What are you working on now that you would like to share?
Finishing the galley proofs for my 2nd book, The Left-Hand Way, and working hard on book 3, tentatively titled War and Craft.
Modern military fantasy is something I hadn’t even known existed, and was something I had no idea I’d love, until I read Myke Cole’s trilogy. I know that his trilogy was highly informed by his time in the service. Do you have a similar background in the military? What inspired you to join this (thus far) incredibly niche genre?
I haven’t had the honor to serve, but I spoke at length with a friend from grade school who served in Special Forces in the First Gulf War for sensory and technical details. My initial thought was that I wanted to write a fantasy with a distinctly American mythos grounded in American literature, history, and folklore. I wrote the military scene first, and my first reader (Stephanie Dray) said that should be my focus for telling the rest of the story.

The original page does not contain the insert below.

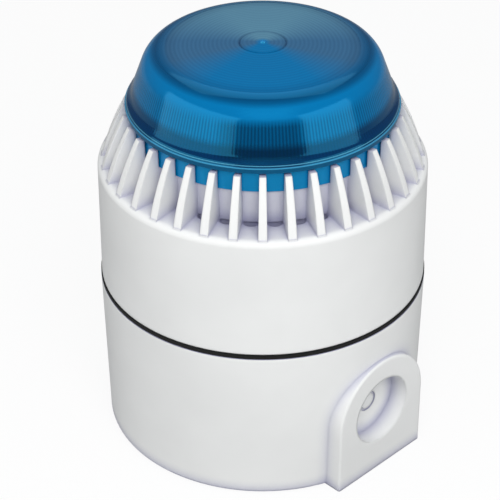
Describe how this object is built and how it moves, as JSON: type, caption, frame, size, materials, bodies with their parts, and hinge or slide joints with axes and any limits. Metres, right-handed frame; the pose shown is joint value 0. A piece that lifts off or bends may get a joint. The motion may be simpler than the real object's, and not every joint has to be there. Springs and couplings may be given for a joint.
{
  "type": "alarm siren",
  "caption": "Round wall alarm sounder on a deep base, with a ring of radial fins over its sound slots and a clear blue beacon lens on top.",
  "frame": {"origin": "centre of the flat wall face of the base", "axes": "+Z away from the wall, out through the beacon lens; +X through the middle of one side cable entry"},
  "size_m": [0.0956, 0.0936, 0.1194],
  "materials": {
    "housing_plastic": "white moulded plastic, fine satin",
    "lens_blue": "clear blue moulded polycarbonate, polished",
    "seal_rubber": "black rubber",
    "terminal_plastic": "green terminal moulding",
    "black_plastic": "black moulded plastic",
    "contact_brass": "rolled brass",
    "screw_steel": "zinc plated steel",
    "board_laminate": "green solder mask",
    "switch_plastic": "red moulded plastic",
    "slider_plastic": "white moulded plastic",
    "control_plastic": "blue moulded plastic",
    "capacitor_sleeve": "dark shrink sleeve",
    "coil_copper": "enamelled copper winding",
    "ceramic": "silvered ceramic",
    "reflector_bright": "bright metallised",
    "tube_glass": "clear glass"
  },
  "bodies": {
    "base": {"base_shell": "housing_plastic", "seam_seal": "seal_rubber", "terminal_carrier": "housing_plastic", "terminal_block": "terminal_plastic", "terminal_clamps": "contact_brass", "terminal_screws": "screw_steel", "contact_block": "black_plastic", "contact_springs": "contact_brass", "carrier_screws": "screw_steel"},
    "head": {"head_housing": "housing_plastic", "back_cover": "housing_plastic", "contact_rails": "contact_brass", "back_cover_screws": "screw_steel", "sounder_board": "board_laminate", "board_screws": "screw_steel", "tone_switch_body": "switch_plastic", "volume_body": "control_plastic", "supply_capacitors": "capacitor_sleeve", "boost_coil": "coil_copper", "controller_chip": "black_plastic", "board_chips": "black_plastic", "link_board": "board_laminate", "sound_baffle": "black_plastic", "baffle_screws": "screw_steel", "driver_cup": "black_plastic", "piezo_plate": "contact_brass", "piezo_ceramic": "ceramic", "driver_clamp_ring": "black_plastic", "beacon_lens": "lens_blue", "lens_seal": "seal_rubber", "beacon_board": "board_laminate", "reflector": "reflector_bright", "flash_tube": "tube_glass", "tube_sockets": "black_plastic", "flash_capacitor": "capacitor_sleeve", "trigger_coil": "coil_copper"},
    "volume_knob": {"volume_rotor": "slider_plastic"},
    "tone_1": {"tone_slider_1": "slider_plastic"},
    "tone_2": {"tone_slider_2": "slider_plastic"},
    "tone_3": {"tone_slider_3": "slider_plastic"},
    "tone_4": {"tone_slider_4": "slider_plastic"},
    "tone_5": {"tone_slider_5": "slider_plastic"}
  },
  "joints": [
    {"name": "head_twist", "type": "hinge", "parent": "base", "child": "head", "pos_m": [0, 0, 0.045], "axis": [0, 0, 1], "range_deg": [0, 25]},
    {"name": "volume_turn", "type": "hinge", "parent": "head", "child": "volume_knob", "pos_m": [0.018, 0, 0.052], "axis": [0, 0, 1], "range_deg": [-135, 135]},
    {"name": "tone_slide_1", "type": "slide", "parent": "head", "child": "tone_1", "axis": [1, 0, 0], "range_m": [0, 0.0018]},
    {"name": "tone_slide_2", "type": "slide", "parent": "head", "child": "tone_2", "axis": [1, 0, 0], "range_m": [0, 0.0018]},
    {"name": "tone_slide_3", "type": "slide", "parent": "head", "child": "tone_3", "axis": [1, 0, 0], "range_m": [0, 0.0018]},
    {"name": "tone_slide_4", "type": "slide", "parent": "head", "child": "tone_4", "axis": [1, 0, 0], "range_m": [0, 0.0018]},
    {"name": "tone_slide_5", "type": "slide", "parent": "head", "child": "tone_5", "axis": [1, 0, 0], "range_m": [0, 0.0018]}
  ]
}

What more can you tell us about your novels? Style of writing and what readers can expect? What process did you go through to get published and what advice could you provide? What are your go-to book recommendations and why?
The style is a combination of fantasy and technothriller, with lots of allusions to American classics and history. Getting published was one of the most difficult things in my life—years of hunting for a good agent, and then getting a publisher. I recommend attending the SFWA industry reception in NYC whenever possible to contact agents and editors. Lately, I’ve been recommending Leviathan Wakes just so friends can get ahead of the new TV series. I recommend China Mieville and Paolo Bacigalupi frequently.
What does success mean to you?
Writing is the pie eating contest where the prize is more pie. If I get to keep doing this, that’s success.
If you were forced to sing karaoke, what song would you choose?
Force isn’t necessary. I have a weekly rock jam at my house. My go to karaoke song in Japan was “Jumping Jack Flash.”